One such artist is Sam Kambali. Making way into Inshuti Art Centre’s gallery, new art spaces in Kacyiru, amidst the vast collection by various artists, are two magnificent art pieces that adorn the gallery’s walls.
This assortment of waste materials; crafted out of recycled small kitenge fabric pieces placed on the canvas, then complemented by brushstrokes of acrylic paints, Kambali emerges with beautiful unique mixed media works.
But as an art form, mixed media is subtle and you have to be talented to grasp it; it’s only masters like the great Pablo Picasso whose works better set a trend, Kambali lives up to the test by the following suit, but with a twist to it all.
For their streamlined make, the artist displays tiny images of African women, definitely adorned in the famous African fabric.
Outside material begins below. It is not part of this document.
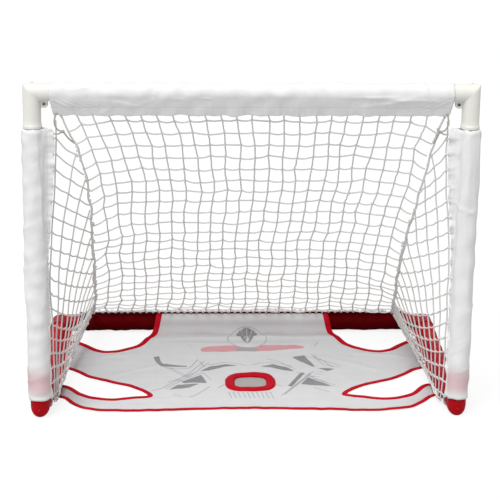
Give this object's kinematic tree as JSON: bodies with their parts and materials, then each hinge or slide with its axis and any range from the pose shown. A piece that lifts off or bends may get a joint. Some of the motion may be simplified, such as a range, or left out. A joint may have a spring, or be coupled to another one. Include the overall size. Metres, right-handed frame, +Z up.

With him having chosen a unique path in craft, it is evident how Kambali invests time as a core tool. From the first assortment of kitenge pieces to aligning them, then further composing a piece backed by uniformity in the background through his skillful use of the brush and palette knife, unlike before, this raises value for them.
Themed Women Empowerment, the work of art, and the gallery, Kambali’s two-series paintings go for a steep price of Rwf4.9 million each.
Since embarking on this unique signature, the 30-year old artist has since 2017 sojourned to North American, sometimes taking trips from California to New York and Pennsylvania where he displays his work at auctions and galleries.
Kambali describes these trips to walking into the casino. He recalls one time when he pocketed a handsome fee of Rwf30 million when he sold his painting at an auction, “With these states being different in audiences, prices differed too,” he recalls.
For his make, which strikes a unique stunning beauty of designs, this art form is an upgrade from the smaller ones measuring 15cm by 20cm he used to make five years ago while working when he was at Inema Art Center in Kacyiru.
Both paintings represent the journey of life, which like his own is full of liveliness for life with delight and merry-making, so typical amongst African women.
Born Jinja, a city in Uganda, as a child Kambali liked to make illustrations in school, which wowed his peers, and in turn, made him very popular in school.
With time as he moved to Rwanda, where he completed his bachelors at Institut Superieur d'Agriculture et d'Elevage, Busogo, Rwanda’s Western province in 2012, he revived his gift into a meaningful career, hence.
With the Covid-19 pandemic’s effect being felt, Kambali too has had his share of it, hence further maximizing on selling his works online.